05-23-2011, 02:35 AM
As long as you're not in a place that's extremely hot and dry, you should be fine.

Now you tell me!!!

Ran pretty well. I did have an occasional stumble out of the hole. We'll see how next weekend goes with a new carb spacer in.

Thanks for the help!

Matt

Kyle
05-23-2011, 03:10 AM
Are you sure that the air fuel mixture screws are set to your proper settings. If you buy a carb and it's tested in Florida and you live in Colorado yes the carb is still new or rebuilt but settings will change.

If you are using the same carb your intake swap will change the characteristics of air fuel mixture.

Bet a little of tweaking on that carb and the slight hesitation will go bye bye.

Matt L.
05-24-2011, 10:41 AM
Are you sure that the air fuel mixture screws are set to your proper settings. If you buy a carb and it's tested in Florida and you live in Colorado yes the carb is still new or rebuilt but settings will change.

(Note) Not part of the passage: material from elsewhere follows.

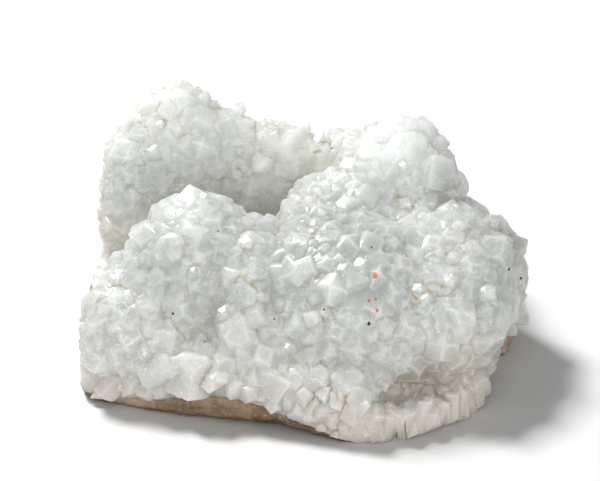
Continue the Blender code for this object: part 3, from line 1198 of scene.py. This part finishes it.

If you are using the same carb your intake swap will change the characteristics of air fuel mixture.

Bet a little of tweaking on that carb and the slight hesitation will go bye bye.

I'm going to play around with it on Friday at the lake. The idle mix screws are out of the mix as soon as you come off idle so I'm not quite sure where to go from there. May call Edelbrock's 800 number ad see what they suggest.

I'm chasing a new carb spacer with a PCV vacuum connection in it today.

Thanks again!

Matt

thatsmrmastercraft
05-24-2011, 10:46 AM
Aside from a little tweaking of the mixture screws, you may be changing main jets and the accelerator pump stroke. Definitely call the Holley 800 number. They will be able to advise you on what high altitude adjustments you need to do to get you in the ballpark, and can walk you through the fine tuning.

CantRepeat
05-24-2011, 10:52 AM
I'm going to play around with it on Friday at the lake. The idle mix screws are out of the mix as soon as you come off idle so I'm not quite sure where to go from there. May call Edelbrock's 800 number ad see what they suggest.

I'm chasing a new carb spacer with a PCV vacuum connection in it today.

Thanks again!

Matt

How did you adjust the idle screws, with a vacuum gauge and your tach?